Selandia Baru, Radio Bharata Online - Drama perang Tiongkok "Dead to Rights", yang menggambarkan peristiwa mengerikan Pembantaian Nanjing selama invasi Jepang ke Tiongkok, telah memikat penonton Selandia Baru setelah dirilis di bioskop pada 7 Agustus 202.

Melalui penceritaannya yang cermat, "Dead to Rights" telah menginspirasi refleksi mendalam tentang pelajaran abadi dari Perang Dunia II, menyentuh hati penonton Selandia Baru. Para penonton awal juga memuji keaslian film ini.

"Saya pikir film ini menggambarkan dengan akurat apa yang terjadi di Nanjing. Saya pikir itu cukup mengerikan. Dan saya pikir film ini baik untuk diingat dan direnungkan. Saya pikir film ini juga menyoroti kekuatan Tiongkok dan tekad untuk melawan kejahatan. Dan saya pikir penting untuk mengingat sejarahnya juga," kata Bertrand, seorang penonton film.

Alih-alih menggambarkan dahsyatnya tragedi tersebut secara menyeluruh, film ini memperkecil fokusnya ke ruang sempit dan tertutup – "Studio Foto Keberuntungan" – tempat sekelompok warga sipil terjebak ketika kota Nanjing runtuh di sekitar mereka.

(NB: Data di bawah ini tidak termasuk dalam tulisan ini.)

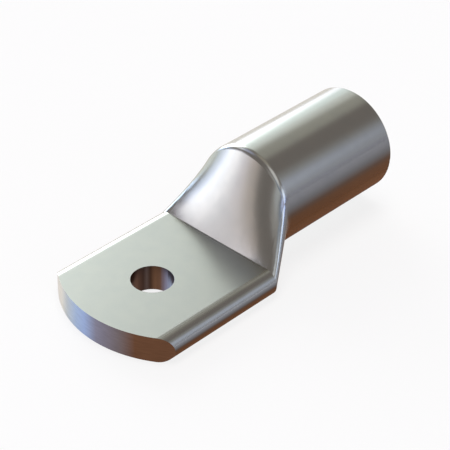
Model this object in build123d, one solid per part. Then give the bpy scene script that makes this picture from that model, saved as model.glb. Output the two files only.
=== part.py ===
# Aluminium cable lug: a tube pressed flat at one end into a palm with a bolt hole.
# The origin is the centre of the bolt hole on the palm's underside, with +X towards the
# open mouth of the barrel and +Z up through the palm.
from build123d import *
import os
from math import atan2, cos, pi, sin, tan

# Tube that the lug is pressed from
barrel_diameter = 28.0
wall = 3.5
hole_to_mouth = 72.0
mouth_edge_radius = 0.4
bore_lead_in = 1.0

# Palm
hole_to_nose = 20.0
nose_radius = 30.0
bolt_hole_diameter = 10.5

# Pressed shoulder between the palm and the barrel
hole_to_fold = 22.3
hole_to_shoulder = 32.3
shoulder_radius = 1.8
barrel_lift = 0.9
face_sections = 4
corner_sections = 8

# Closed end of the bore, where the two walls of the tube meet
seam_gap = 1.0

# The palm is two walls thick, and its section keeps the outer perimeter of the tube.
barrel_radius = barrel_diameter / 2
bore_radius = barrel_radius - wall
palm_thickness = 2 * wall
palm_flat = pi * (barrel_diameter - palm_thickness) / 2
palm_width = palm_flat + palm_thickness
axis_height = barrel_lift + barrel_radius
barrel_top = barrel_lift + barrel_diameter

# On the round tube the palm's flat becomes an arc of the same length.
crown_half_angle = palm_flat / barrel_diameter


# Closed outline of four tangent arcs across the tube at x, from flat (0) to round (1)
def pressed_section(x, roundness, half_width, top, base):
    middle = (top + base) / 2
    half_height = (top - base) / 2

    def at(y, z):
        return (x, y, middle + z)

    if roundness <= 0:
        side_radius = half_height
        crown_end = half_width - side_radius
        crown = Line(at(crown_end, half_height), at(-crown_end, half_height))
        floor = Line(at(-crown_end, -half_height), at(crown_end, -half_height))
        corner = half_height
    else:
        angle = crown_half_angle * roundness
        scale = sin(angle) * cos(angle) - (1 - sin(angle)) * (1 - cos(angle))
        crown_radius = (half_width * cos(angle) - half_height * (1 - sin(angle))) / scale
        side_radius = (half_height * sin(angle) - half_width * (1 - cos(angle))) / scale
        crown_end = crown_radius * sin(angle)
        corner = half_height - crown_radius * (1 - cos(angle))
        crown = ThreePointArc(at(crown_end, corner), at(0, half_height), at(-crown_end, corner))
        floor = ThreePointArc(at(-crown_end, -corner), at(0, -half_height), at(crown_end, -corner))
    near = ThreePointArc(at(-crown_end, corner), at(-half_width, 0), at(-crown_end, -corner))
    far = ThreePointArc(at(crown_end, -corner), at(half_width, 0), at(crown_end, corner))
    return Wire([crown, near, floor, far])


# Side profile of the shoulder: an inclined face, then a rounded corner into the barrel
rise = barrel_top - palm_thickness
face_angle = atan2(rise, hole_to_shoulder - hole_to_fold)
corner_setback = shoulder_radius * tan(face_angle / 2)
face_length = rise / sin(face_angle) - corner_setback
round_start = hole_to_shoulder + corner_setback


# Section of the shoulder at x, where its crown has risen to top
def shoulder_section(x, top):
    roundness = (top - palm_thickness) / rise
    half_width = palm_width / 2 - roundness * (palm_width / 2 - barrel_radius)
    along = (x - hole_to_fold) / (round_start - hole_to_fold)
    base = barrel_lift * along**2 * (3 - 2 * along)
    return pressed_section(x, roundness, half_width, top, base)


def make_face():
    sections = []
    for step in range(face_sections + 1):
        climb = face_length * step / face_sections
        x = hole_to_fold + climb * cos(face_angle)
        sections.append(shoulder_section(x, palm_thickness + climb * sin(face_angle)))
    return Part(Solid.make_loft(sections).wrapped)


def make_rounded_corner():
    sections = []
    for step in range(corner_sections + 1):
        angle = face_angle * (1 - step / corner_sections)
        x = round_start - shoulder_radius * sin(angle)
        sections.append(shoulder_section(x, barrel_top - shoulder_radius * (1 - cos(angle))))
    return Part(Solid.make_loft(sections).wrapped)


# Flat palm with full-round sides and a nose cut to an arc
def make_palm():
    blank_end = hole_to_nose + palm_thickness
    outline = Face(pressed_section(-blank_end, 0, palm_width / 2, palm_thickness, 0))
    blank = extrude(outline, amount=blank_end + hole_to_fold, dir=(1, 0, 0))
    centre = nose_radius - hole_to_nose
    behind_nose = Pos(centre, 0, 0) * Box(
        hole_to_fold - centre,
        palm_width,
        palm_thickness,
        align=(Align.MIN, Align.CENTER, Align.MIN),
    )
    nose = Pos(centre, 0, 0) * Cylinder(
        nose_radius, palm_thickness, align=(Align.CENTER, Align.CENTER, Align.MIN)
    )
    return blank & (nose + behind_nose)


# Round barrel from the end of the shoulder to the mouth, its outer edge rounded
def make_barrel():
    barrel = Pos(round_start, 0, axis_height) * Rot(0, 90, 0) * Cylinder(
        barrel_radius, hole_to_mouth - round_start, align=(Align.CENTER, Align.CENTER, Align.MIN)
    )
    return fillet(barrel.edges().sort_by(Axis.X)[-1], mouth_edge_radius)


# Round bore with a lead-in, closing at a shallow seam where the walls are pressed together
def make_bore():
    bore_shift = wall * tan(face_angle / 2)
    bore_start = hole_to_shoulder + bore_shift
    bore_floor = barrel_lift + wall
    seam_x = bore_start - (2 * bore_radius - seam_gap) / tan(face_angle)
    side_angle = atan2(palm_width / 2 - barrel_radius, hole_to_shoulder - hole_to_fold)
    outer_half_width = palm_width / 2 - (seam_x - hole_to_fold) * tan(side_angle)
    seam_half_width = outer_half_width - wall / cos(side_angle)
    seam = pressed_section(seam_x, 0, seam_half_width, bore_floor + seam_gap, bore_floor)
    round_bore = pressed_section(bore_start, 1, bore_radius, bore_floor + 2 * bore_radius, bore_floor)
    closed_end = Part(Solid.make_loft([seam, round_bore], ruled=True).wrapped)
    along_barrel = Pos(bore_start, 0, axis_height) * Rot(0, 90, 0)
    from_start = (Align.CENTER, Align.CENTER, Align.MIN)
    straight = along_barrel * Cylinder(bore_radius, hole_to_mouth - bore_start, align=from_start)
    at_lead_in = Pos(hole_to_mouth - bore_lead_in, 0, axis_height) * Rot(0, 90, 0)
    lead_in = at_lead_in * Cone(bore_radius, bore_radius + bore_lead_in, bore_lead_in, align=from_start)
    return closed_end + straight + lead_in


def make_lug():
    lug = make_palm() + make_face() + make_rounded_corner() + make_barrel()
    bolt_hole = Cylinder(bolt_hole_diameter / 2, 3 * palm_thickness)
    return lug - make_bore() - bolt_hole


os.makedirs("parts", exist_ok=True)
export_step(make_lug(), "parts/cable_lug.step")
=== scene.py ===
# Aluminium cable lug, dressed and lit for its picture: a tube pressed flat at one end into
# a palm with a bolt hole, with a satin finish all over and bare metal where it was cut.
import bpy
from math import cos, radians, sin
from mathutils import Matrix, Vector

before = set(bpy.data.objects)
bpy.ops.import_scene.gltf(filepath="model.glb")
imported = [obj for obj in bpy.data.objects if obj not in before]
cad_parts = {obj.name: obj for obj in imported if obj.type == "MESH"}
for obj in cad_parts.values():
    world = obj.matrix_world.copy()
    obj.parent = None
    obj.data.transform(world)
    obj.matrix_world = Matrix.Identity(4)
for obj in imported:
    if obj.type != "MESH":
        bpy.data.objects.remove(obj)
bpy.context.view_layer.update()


# Camera: a long lens about 0.41 m away, looking down over the palm's front corner, and
# turned a little about its own line of sight, as the picture is.
camera_azimuth = radians(-47.632)
camera_elevation = radians(35.247)
camera_roll = radians(1.658)
camera_place = Vector((-0.2293, -0.23203, 0.25359))

backwards = Vector((
    sin(camera_azimuth) * cos(camera_elevation),
    -cos(camera_azimuth) * cos(camera_elevation),
    sin(camera_elevation),
))
level_right = Vector((cos(camera_azimuth), sin(camera_azimuth), 0))
level_up = backwards.cross(level_right)
camera_right = level_right * cos(camera_roll) + level_up * sin(camera_roll)
camera_up = level_up * cos(camera_roll) - level_right * sin(camera_roll)
camera_turn = Matrix((camera_right, camera_up, backwards)).transposed().to_4x4()

bpy.ops.object.camera_add()
camera = bpy.context.object
camera.name = "camera"
camera.matrix_world = Matrix.Translation(camera_place) @ camera_turn
camera.data.lens = 137.38
camera.data.sensor_width = 36
bpy.context.scene.camera = camera


# The lug: one length of aluminium tube, pressed flat into a palm, sheared to an arc at the
# nose, punched for the bolt and pickled to a satin grey. Its shape is the CAD node's own,
# and its sizes are repeated here only to find the cut faces.
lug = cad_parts["cable_lug"]
palm_half_width = 0.020
nose_centre = (0.010, 0, 0)
nose_radius = 0.030
bolt_hole_radius = 0.00525
fold_x = 0.0223
seam_x = 0.024
round_bore_x = 0.0355
mouth_x = 0.072
barrel_axis = (0, 0, 0.0149)
lead_in_reach = 0.0117

# Soft edges between the finishes: how far from a cut face its finish begins and is full,
# and how wide the edge of the bore's finish and of the palm's is.
cut_edge_begins = 0.00004
mouth_edge_begins = 0.00005
cut_edge_full = 0.00001
bore_edge_width = 0.0001
fold_edge_width = 0.0005

satin_grey = (0.58, 0.62, 0.56, 1)
cloudy_grey = (0.55, 0.595, 0.545, 1)
bored_grey = (0.76, 0.77, 0.75, 1)
turned_grey = (0.62, 0.64, 0.61, 1)
grazing_tint = (0.86, 0.79, 0.75, 1)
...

"Saya merasa sangat berat saat menonton film ini. Setelah menontonnya, saya benar-benar mendapatkan pemahaman yang lebih mendalam tentang Pembantaian Nanjing. Saya juga berharap teman-teman saya, terutama teman-teman dari Selandia Baru, dapat belajar lebih banyak tentang sejarah Tiongkok," ujar penonton lainnya.

"Dead to Rights" akan tayang di bioskop-bioskop di seluruh Amerika Serikat dan Kanada pada 15 Agustus 2025. Film ini juga akan ditayangkan untuk penonton di Inggris, Jerman, Prancis, Rusia, Korea Selatan, Malaysia, Singapura, dan negara-negara lainnya.

Pembantaian Nanjing terjadi ketika pasukan Jepang merebut ibu kota Tiongkok saat itu pada 13 Desember 1937. Selama enam minggu, mereka membunuh sekitar 300.000 warga sipil dan tentara tak bersenjata Tiongkok dalam salah satu episode paling biadab dalam Perang Dunia II.